When most people think of “experiments,” they think of test tubes and telescopes, of Petri dishes and Bunsen burners. But the physical apparatus is not central to what an “experiment” means. Instead, what matters is the ability to specify different conditions–and then to observe how the differences in the underlying conditions alter the outcomes. When “experiments” are understood in this broader way, the application of “experiments” is expanded.

For example, back in 1881 when Louis Pasteur tested his vaccine for sheep anthrax, he gave the vaccine to half of a flock of sheep, expose the entire group to anthrax, and showed that those with the vaccine survived. More recently, the “Green Revolution” in agricultural technology was essentially a set of experiments, by systematically breeding plant varieties and then looking at the outcomes in terms of yield, water use, pest resistance, and the like.
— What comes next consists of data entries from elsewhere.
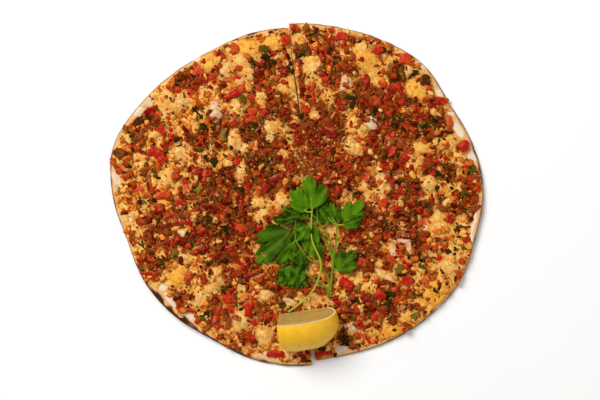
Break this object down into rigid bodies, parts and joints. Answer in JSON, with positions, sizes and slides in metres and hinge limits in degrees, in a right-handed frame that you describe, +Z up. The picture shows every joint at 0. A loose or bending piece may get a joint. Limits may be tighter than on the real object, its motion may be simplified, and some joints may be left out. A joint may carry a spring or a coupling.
{
  "type": "lahmacun",
  "caption": "Thin round of baked dough under a minced meat and vegetable topping, cut in two across the middle, garnished with parsley sprigs and a lemon wedge",
  "frame": {"origin": "centre of the bottom of the bounding box, on the surface that the bread lies on", "axes": "+Z up, out of the topping; +X along the longest side, to the right of a person who has the lemon wedge nearest; +Y away from that person, along the cut"},
  "size_m": [0.2987, 0.2747, 0.036],
  "materials": {
    "dough": "baked, matt",
    "topping": "crumbly, slightly oily",
    "tomato": "moist",
    "red_pepper": "moist",
    "green_pepper": "moist",
    "burnt_mince": "charred",
    "lemon": "waxy rind, moist flesh",
    "parsley": "fresh leaf"
  },
  "bodies": {
    "root": {"dough_left": "dough", "dough_right": "dough", "topping_left": "topping", "topping_right": "topping", "tomato_01": "tomato", "tomato_02": "tomato", "tomato_03": "tomato", "tomato_04": "tomato", "tomato_05": "tomato", "tomato_06": "tomato", "tomato_07": "tomato", "tomato_08": "tomato", "tomato_09": "tomato", "tomato_10": "tomato", "tomato_11": "tomato", "tomato_12": "tomato", "tomato_13": "tomato", "tomato_14": "tomato", "tomato_15": "tomato", "tomato_16": "tomato", "tomato_17": "tomato", "tomato_18": "tomato", "tomato_19": "tomato", "tomato_20": "tomato", "tomato_21": "tomato", "tomato_22": "tomato", "tomato_23": "tomato", "tomato_24": "tomato", "tomato_25": "tomato", "tomato_26": "tomato", "tomato_27": "tomato", "tomato_28": "tomato", "tomato_29": "tomato", "tomato_30": "tomato", "red_pepper_01": "red_pepper", "red_pepper_02": "red_pepper", "red_pepper_03": "red_pepper", "red_pepper_04": "red_pepper", "red_pepper_05": "red_pepper", "red_pepper_06": "red_pepper", "red_pepper_07": "red_pepper", "red_pepper_08": "red_pepper", "red_pepper_09": "red_pepper", "green_pepper_01": "green_pepper", "green_pepper_02": "green_pepper", "green_pepper_03": "green_pepper", "green_pepper_04": "green_pepper", "green_pepper_05": "green_pepper", "green_pepper_06": "green_pepper", "burnt_lump_01": "burnt_mince", "burnt_lump_02": "burnt_mince", "burnt_lump_03": "burnt_mince", "lemon_wedge": "lemon", "parsley_long": "parsley", "parsley_branched": "parsley"}
  },
  "joints": []
}
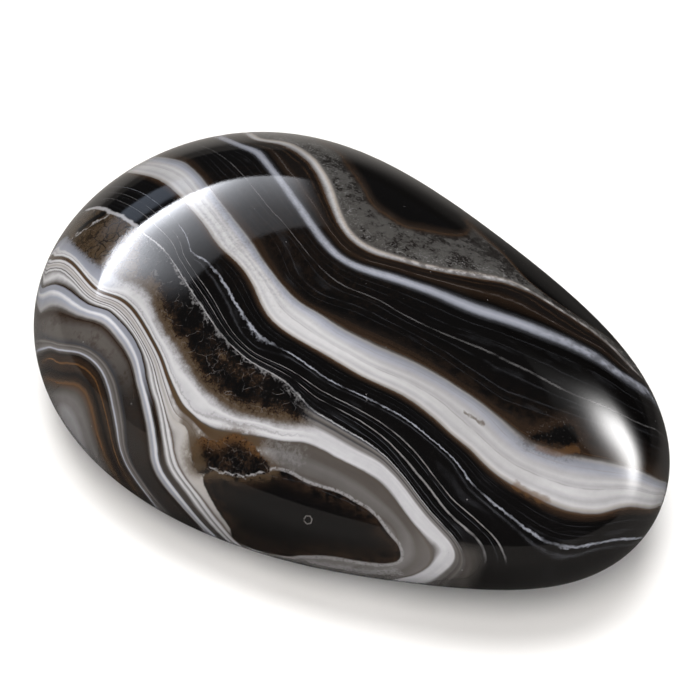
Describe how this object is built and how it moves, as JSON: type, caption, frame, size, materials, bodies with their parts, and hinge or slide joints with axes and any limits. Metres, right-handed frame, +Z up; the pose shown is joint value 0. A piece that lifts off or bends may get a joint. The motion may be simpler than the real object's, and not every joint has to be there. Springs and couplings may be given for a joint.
{
  "type": "sulemani agate palm stone",
  "caption": "Polished palm stone of banded sulemani agate, egg-shaped and slightly flattened, lying on its belly.",
  "frame": {"origin": "under the middle of the stone's box, on the surface that it rests on", "axes": "+X along the stone towards its slimmer end, +Y across it, +Z up"},
  "size_m": [0.0598, 0.04, 0.0241],
  "materials": {
    "polished_agate": "ground and polished to a glassy gloss, black with white, grey, blue-white and brown bands"
  },
  "bodies": {
    "root": {"agate_stone": "polished_agate"}
  },
  "joints": []
}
This understanding of “experiment” can be applied in economics, as well. John A. List explains in “Field Experiments: Here Today Gone Tomorrow?” (American Economist, published online August 6, 2024). By “field experiments,” List is seeking to differentiate his topic from “lab experiments,” which for economists refers to experiments carried out in a classroom context, often with students as the subjects, and to focus instead on experiments that involve people in the “field”–that is, in the context of their actual economic activities, including work, selling and buying, charitable giving, and the like. As List points out, these kinds of economic experiments have been going on for decades. He points out that government agencies have been conducting field experiments for decades.

In Europe, the early social experiments in the late 1960s included electricity pricing schemes in Great Britain. In the US, social experiments can be traced to Heather Ross, an MIT economics doctoral candidate working at the Brookings Institution. The first wave of such experiments in the United States began in earnest in the late 1960s and included government agencies’ attempts to evaluate programs by deliberate variations in agency policies. Such large-scale social experiments included employment programs, electricity pricing, job training programs, and housing allowances. While this early wave of social experiments tended to focus on testing new programs, since the early 1980s major social experiments have examined various reforms that test incremental changes to existing programs. These experiments have had an important influence on policy, as they were recognized as contributing to the Family Support Act of 1988, which overhauled the AFDC program.

Again, the key to an “experimental” approach is to have control over the different conditions, and there’s control is more clear-cut in a test tube than in, say, people being charged for electricity in different ways. But as the advocates of field experiments point out, the approach doesn’t require that individual people be identical, nor that social interactions be like chemical reactions. If people are randomly divided into groups of sufficient size, then the groups will be broadly quite similar in underlying characteristics. This assumption of randomness needs to be questioned and checked, of course, and it turns out that some of the early experiments were not always truly random.

In addition, there is a question of “scalability,” and whether findings from a field experiment can be scaled up to a real-world program. As List has pointed out in earlier work, there is often a “voltage effect,” where a study finds an effect that doesn’t generalize to a broader population. A common issue here is that the details of the experiment may be hard to replicate at scale. As an example, List discusses what is called an “A/B experiment,” in this case an example where certain children got an intervention to prepare them for kindergarten, and others did not. He writes:

In the A/B experimental test of an early childhood program summarized … the program is found to triple Kindergarten Readiness: from 17% to 51%! One might view this result as extraordinary, and immediately want to scale the program. To understand why that choice is not prudent, consider what exactly we have learned from this research. If it is a typical social science experiment, then it has likely been conducted as an efficacy test: the “best-case” test of the program is arm B versus the control, arm A. To understand why more information is necessary, we must consider the incentives that the researchers faced. Those incentives are set up to create a petri dish that provides results that gives the intervention its “best shot,” or likewise the largest treatment effects. In this manner, we are answering the wrong question if we are attempting to provide policy advice. We are asking: can this idea work in the petri dish under the best-case situation rather than will this idea work at scale? This is the wrong question. We must not only do the efficacy test but also relevant tests of scale within the original discovery process. The economics of many situations demand such an approach.


List suggests that experiments shouldn’t be designed with the “petri dish” mindset, but instead can be designed to think in advance about “what constraints will the idea face at scale, what key factors can impact scaling.” No one said that experimental design was easy. List suggests a set of criteria for better and worse design–with the final column referring to studies that will inevitably bomb.

List suggest that when economists of the future approach a question like the productivity gains of a pin factory (Adam Smith’s famous example), they will do so with an experimental mindset, systematically varying the conditions to understand the outcomes. He writes:

In the past few decades, there is perhaps no empirical innovation that has changed economics more than field experiments. Via controlling the assignment mechanism, the experimenter sheds light on both the “effects of causes” and the “causes of effects”. Yet, the scientific insights do not end there. With some imagination and theoretical guidance, the experimenter can generate data that permits an informed prediction of whether the causal impacts of treatments implemented in one environment transfer to other environments, be them spatially, temporally, or scale differentiated. When these dual goals are achieved, the power of the experimental approach is unleashed.